2. Paul Valthaty (120 not out in 63 balls, Kings XI Punjab vs Chennai Super Kings, 2011)

Chennai, the defending champions, would retain the title that year. Punjab would finish outside the top four. Chennai were expected to win, especially after putting up 188-4 and getting Adam Gilchrist early, but in Valthaty, they found a most unexpected adversary. He found the boundary 19 times and crossed it twice; and while none of his teammates went past 20, he saw Punjab home with five balls to spare. Outside this innings, Valthaty’s IPL career reads 385 at a strike rate of 108. There is nothing remarkable in these numbers, but on that one night, he decimated a much-feared bowling attack virtually on his own.

1. Brendon McCullum (158 not out in 73 balls, Kolkata Knight Riders vs Royal Challengers Bangalore, 2008)

Since he arrived in India for the IPL, McCullum had looked out of sorts – to the extent that assistant coach Matthew Mott spent extra time with him in the nets. When the first ever IPL match went underway on a sweltering night, all he managed off the first five balls was a leg-bye. “I’d be more use to the team sitting back in the hutch than staying out there using up valuable balls,” he recalled in his autobiography.

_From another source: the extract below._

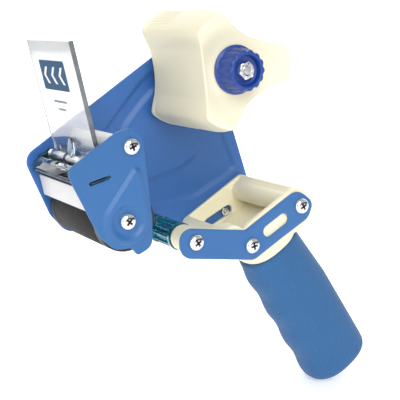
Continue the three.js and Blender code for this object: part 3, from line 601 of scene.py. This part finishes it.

But the next four balls, off Zaheer Khan, India’s best fast bowler at that point, went for four, four, six, four – and the spell was broken. Indian cricket has witnessed great hitters, but never someone who would hit 13 sixes in 73 balls against six international bowlers. As RCB wilted away, McCullum smashed the world record T20 score and “walked off elated that the fireworks hadn’t turned into a fizzer”. Whatever doubts hung over the IPL’s success disappeared. The next day, Lalit Modi personally thanked “the man who fast-tracked my dream into a reality”.